By Zack Colman, Ben Lefebvre
President Donald Trump’s attempts to calm the energy markets over the war in Iran are falling short — and experts say the pain at the pump is about to get much worse.
Trump’s announcement late Wednesday that the U.S. would escalate military action in Iran for several weeks longer than expected — and effectively abdicate responsibility responsibility to keep the region’s key trade thoroughfare open for unfettered shipping — is already rattling the global economy and will soon manifest itself to U.S. voters, analysts said.
U.S. oil futures jumped firmly over $110 a barrel Thursday after holding near $100 amid the administration’s efforts to tamp down crude prices. The energy shock outside the U.S. is worse: the global benchmark price for real-world Brent crude hit $140, the highest level since 2008. The White House has started to consider the possibility that crude could reach $150-200.
Oil traders who had given Trump the benefit of the doubt that he could quickly wind down the war that has halved Middle East energy exports are now pricing in a longer conflict…

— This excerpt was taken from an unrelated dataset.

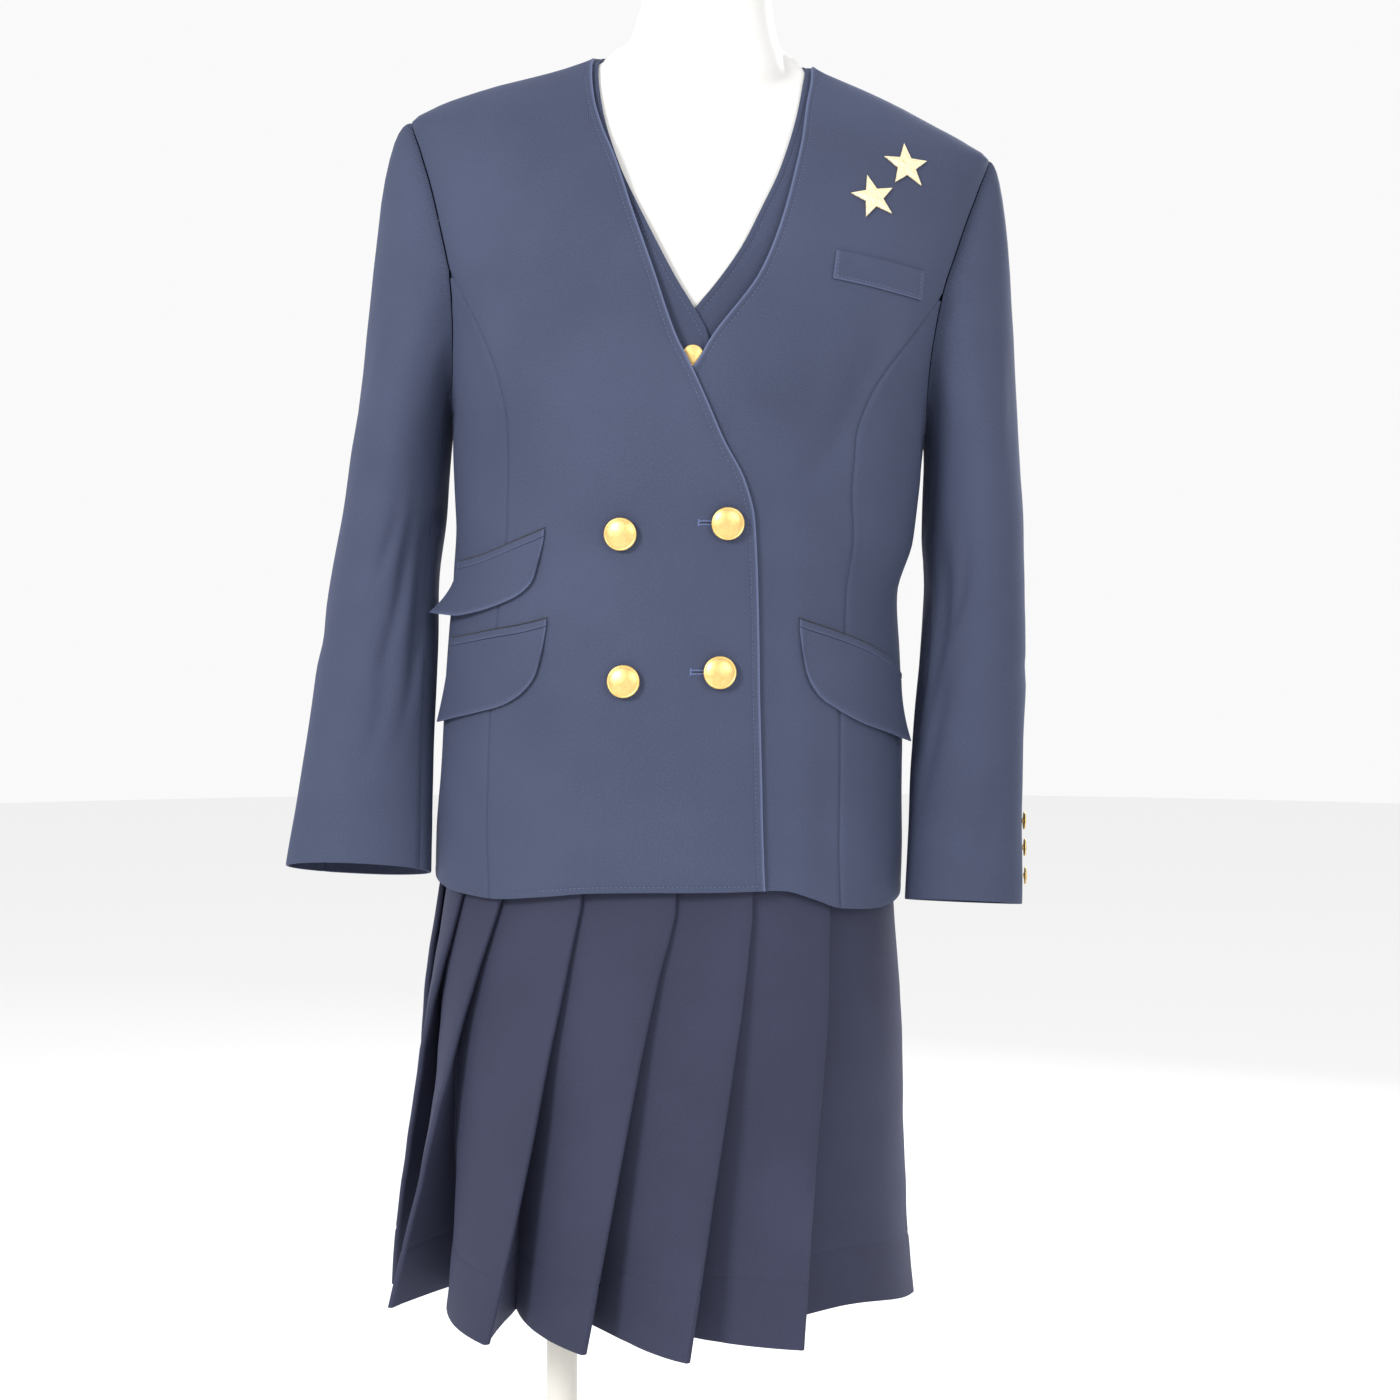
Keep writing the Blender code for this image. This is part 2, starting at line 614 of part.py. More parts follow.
def sleeve_grid(name, side):
    """Rows of (outer, inner) pairs from the armhole down to the cuff."""
    sleeve = SLEEVES[name]
    loop, normals = armhole_loop(side)
    angles = sleeve_angles(loop)
    middle = sum(loop, Vector()) / len(loop)
    first, first_inside = [], []
    outer_rows = [[] for _ in CAP_STEPS]
    for i, (point, normal) in enumerate(zip(loop, normals)):
        along = loop[(i + 1) % len(loop)] - loop[i - 1]
        inward = along.cross(normal).normalized()
        if inward.dot(middle - point) < 0:
            inward.negate()
        start = point + inward * SEAM_GAP
        first.append(start)
        first_inside.append(start + inward * BLAZER_WALL)
        share = (1 + math.cos(math.radians(angles[i]))) / 2
        reach = ARMPIT_REACH + (CAP_REACH[name] - ARMPIT_REACH) * share
        top, below = SLEEVE_HEIGHTS[name][:2]
        end = sleeve_point(sleeve, side, angles[i], top)
        rise = (end - sleeve_point(sleeve, side, angles[i], below)).normalized()
        handles = start + normal * reach, end + rise * (0.42 * (end - start).length)
        for row, t in zip(outer_rows, CAP_STEPS):
            row.append(
                start * (1 - t) ** 3 + handles[0] * (3 * t * (1 - t) ** 2)
                + handles[1] * (3 * t * t * (1 - t)) + end * t ** 3
            )
    for height in SLEEVE_HEIGHTS[name]:
        outer_rows.append([sleeve_point(sleeve, side, angle, height) for angle in angles])
    grid = [list(zip(first, first_inside))]
    count = len(loop)
    for r in range(1, len(outer_rows)):
        above, below = outer_rows[r - 1], outer_rows[min(r + 1, len(outer_rows) - 1)]
        row = outer_rows[r]
        pairs = []
        for c in range(count):
            around = row[(c + 1) % count] - row[c - 1]
            out = around.cross(below[c] - above[c]).normalized() * side
            pairs.append((row[c], row[c] - out * BLAZER_WALL))
        grid.append(pairs)
    return grid, angles


def build_sleeves(cloth, brass, tilt):
    for name, side in (("right", -1), ("left", 1)):
        grid, angles = sleeve_grid(name, side)
        front = min(range(len(angles)), key=lambda i: abs(angles[i] - SLEEVE_FRONT_SEAM))
        back = min(range(len(angles)), key=lambda i: abs(angles[i] - SLEEVE_BACK_SEAM))
        top = [*range(back, len(angles)), *range(front + 1)]
        under = [*range(front, back + 1)]
        for piece, columns in (("top", top), ("under", under)):
            rows = [trim_row([row[c] for c in columns]) for row in grid]
            make_wall(f"sleeve_{piece}_{name}", rows, cloth, tilt, mirrored=side < 0)
        for number, height in enumerate(CUFF_BUTTON_HEIGHTS, 1):
            around = CUFF_BUTTON_ANGLE[name]
            here = sleeve_point(SLEEVES[name], side, around, height)
            ahead = sleeve_point(SLEEVES[name], side, around + 2, height)
            above = sleeve_point(SLEEVES[name], side, around, height + 2)
            out = (ahead - here).cross(here - above).normalized() * side
            make_button(f"cuff_button_{name}_{number}", here + out * LIE_GAP, out, CUFF_BUTTON_RADIUS, brass, tilt)


def make_button(name, foot, axis, radius, brass, tilt):
    large = radius == FRONT_BUTTON_RADIUS
    profile = BUTTON_PROFILE if large else SMALL_BUTTON_PROFILE
    crown = BUTTON_CROWN if large else SMALL_BUTTON_CROWN
    rows = [(r * radius, h * radius) for r, h in profile + [(0.15, crown)]]
    turned(name, rows, 14 if large else 9, brass, foot, axis, tilt)


def build_front_buttons(brass, tilt):
    for name, (x, height) in FRONT_BUTTONS.items():
        angle = angle_at(x, height)
        foot = lifted_point(angle, height, LIE_GAP)
        make_button(name, foot, body_normal(angle, height), FRONT_BUTTON_RADIUS, brass, tilt)


def patch_grid(side, rows, steps, wall, drop=None):
    """Rows of pairs for a patch that lies on the front: columns of a table, from its lower edge up."""
    grid = []
    last = rows["lift"].keys[-1]
    for step in range(steps + 1):
        t = 1 - step / steps
        row = []
        for half in range(round(last / PATCH_STEP) + 1):
            column = half * PATCH_STEP
            top = rows["top_x"](column), rows["top_height"](column)
            bottom = rows["bottom_x"](column), rows["bottom_height"](column)
            if drop is not None:
                bottom, top = (top[0], top[1] + SEAM_GAP), (top[0], top[1] + SEAM_GAP + drop)
            x = top[0] + (bottom[0] - top[0]) * t
            height = top[1] + (bottom[1] - top[1]) * t
            angle = angle_at(side * x, height)
            out = LIE_GAP + (0.0 if drop is not None else rows["lift"](column) * t * t)
            row.append((lifted_point(angle, height, out + wall), lifted_point(angle, height, out)))
        grid.append(row)
    return grid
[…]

…The uncertainty around the war’s duration and Trump’s call for other nations to secure the Strait of Hormuz will likely raise costs for the large volumes of oil, fertilizer and other commodities that news reports indicate are subject to tolls payable to Tehran for safe passage through the waterway.
“This kind of problem in the immediate term causes a price spike,” said Amy Myers Jaffe, director of the Energy, Climate Justice and Sustainability Lab at New York University’s School of Professional Studies. “Depending on how long it lasts and what the ripple effects are, over time, the economy goes into a recession. And that will bring the price of oil down like a stone.”
Trump dismissed the economic consequences, saying the U.S. can absorb the shocks because of its world-leading oil output. But key buffers that insulated Americans from sizable price spikes have evaporated over five weeks of war.
“The physical impacts of the closure are going to start showing up around the world,” said Sam Ori, executive director of the Energy Policy Institute at the University of Chicago. “It’s not accurate to say that we have our own oil and gas and that we don’t really care about the Strait of Hormuz. That’s not how oil markets work. That’s not how the global economy works.”